Ethiopia, like other fast-growing African economies, has been boosted by investment from China, whose global development strategy The Belt and Road Initiative is funding infrastructure programmes across the world, in order to tap into resources and build export markets. But many analysts claim this huge financial input generates as many questions as answers.
8.2%
Ethiopia's estimated annual growth rate to 2021/NUMBERDIV]

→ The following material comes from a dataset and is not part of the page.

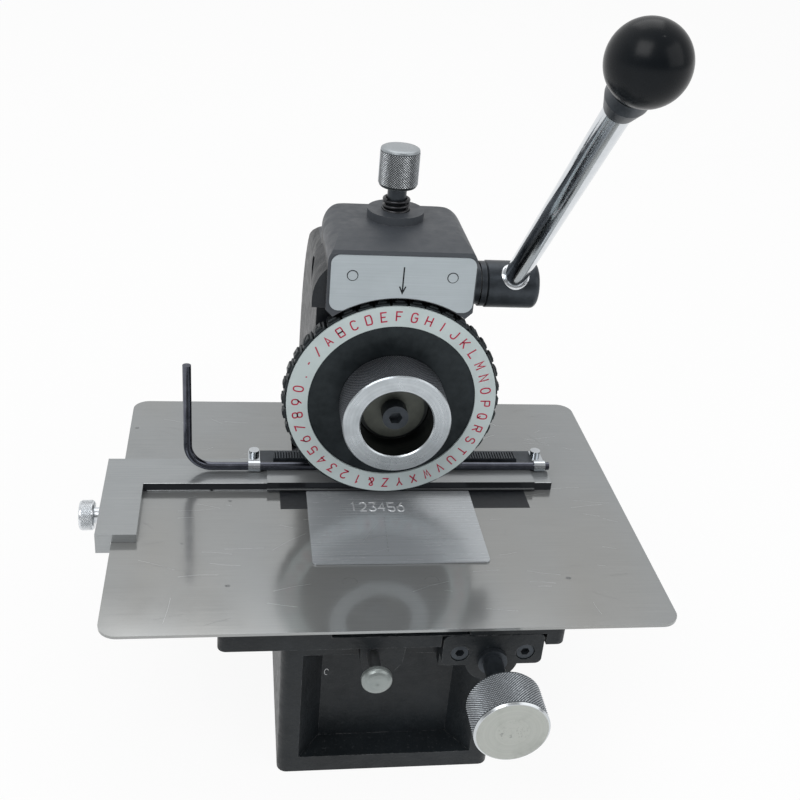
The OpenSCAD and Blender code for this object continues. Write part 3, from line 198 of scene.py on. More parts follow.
def hairlines(t, scale, width):
    """Thin wandering scratches: the places where a soft noise crosses its middle."""
    soft = t.noise(t.place(), scale, 1.5, 0.4, 0.6)
    line = t.ramp(soft, (0.5 - width, grey(0)), (0.5, grey(1)), (0.5 + width, grey(0)))
    gate = t.noise(t.place(shift=(0.3, 0.1, 0.2)), scale * 1.7, 2, 0.5)
    return t.both(line, t.map_range(gate, 0.5, 0.62, 0.0, 1.0))


def offset_from(t, axis):
    """The way from a point on an axis, in metres, and the axis's direction."""
    direction, centre = axis
    along = tuple(int(letter == direction) for letter in "xyz")
    return t.vector_math("SUBTRACT", [t.coordinates(), [v * MM for v in centre]]), along


def radius_of(t, offset, along):
    """The part of an offset that lies across a direction."""
    across = t.vector_math("MULTIPLY", [offset, [1 - v for v in along]])
    return t.vector_math("LENGTH", [across], "Value")


# Kinds of finish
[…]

In Ghana, where GDP is currently growing at 8.8%, the Chinese government is financing $2bn of new road and rail networks in exchange for 5% of the country’s bauxite, the source of aluminium. Supporters have hailed finance minister Ken Ofori-Atta’s resultant pledge to boost spending by 21% – but critics fear that Ghana, and other countries involved in the Belt and Road Initiative, are being saddled with unsustainable debt.
Cautious confidence
On the one hand, Africa is going places – its other fast-growing economies include Rwanda (8.6%), Ivory Coast (7.4%), Djibouti (5.5%) and Senegal (6.8%). On the other hand, its historical challenges remain – no fewer than 15 African states are currently either involved in war or are experiencing post-war conflict and tension. The World Bank adds that “the proportion of African countries determined to be in debt distress or in high risk of external debt distress has doubled,” before conceding “the pace of deterioration has reduced”.
Africa is a far cry from its description by The Economist 20 years ago. For those that know where to look, there are opportunities for success. Furthermore, the counties within Africa are seizing the opportunity to shine – but confidence in its returns still seems a long way away.